BERLIN, GERMANY — At this week’s G20 Meeting of the Agricultural Chief Scientists (MACS-G20), Wheat Initiative participants stressed the importance of scientific research that is based on internationally consistent regulation.

Representing the Wheat Initiative during the meeting were Peter Langridge, chair of the scientific board, and Teresa Saavedra, program manager.

They noted that a major focus of the recent Wheat Initiative activities has been wheat genetic improvement combined with agronomic interventions to address crop adaptability and reduced reliance on external inputs of fertilizers, pesticides and irrigation water.

Langridge said researchers in both the public and private sector recognize the importance of a strong science-based regulatory framework, which recognizes the long and safe deployment of diverse technologies for wheat improvement.

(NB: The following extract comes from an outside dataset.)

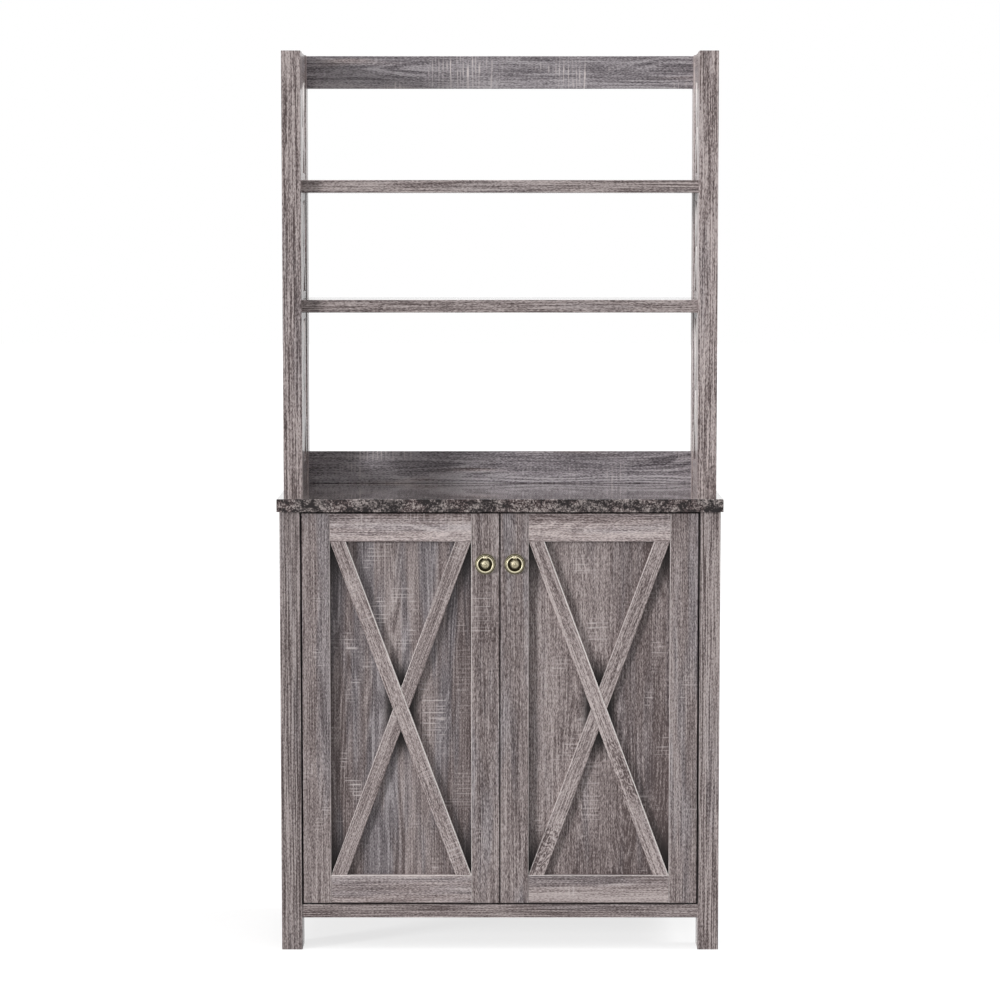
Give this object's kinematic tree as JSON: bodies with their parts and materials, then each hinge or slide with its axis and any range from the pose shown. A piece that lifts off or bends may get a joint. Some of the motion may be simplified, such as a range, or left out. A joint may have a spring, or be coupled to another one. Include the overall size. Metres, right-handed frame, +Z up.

He said it should also ensure that “regulation is science-based and addresses quantifiable risks and hazards, aims for regulatory consistency across jurisdictions, and recognizes that we will gain experience and information from the use and deployment of new breeding technologies, and the regulatory framework should have sufficient flexibility to adapt in response to new information on risks.”

Wheat was selected for a specific initiative due to its critical role in global food security since it accounts for 20% of protein and 20% of the carbohydrates in the diets of 2.5 billion people. However, evolving transboundary pest and diseases and the impacts of climate change threaten global wheat production, with multiple studies consistently indicating a 7% decline in yield for every degree increase in temperature.

The Wheat Initiative was launched at the 2011 G20 meeting in Italy.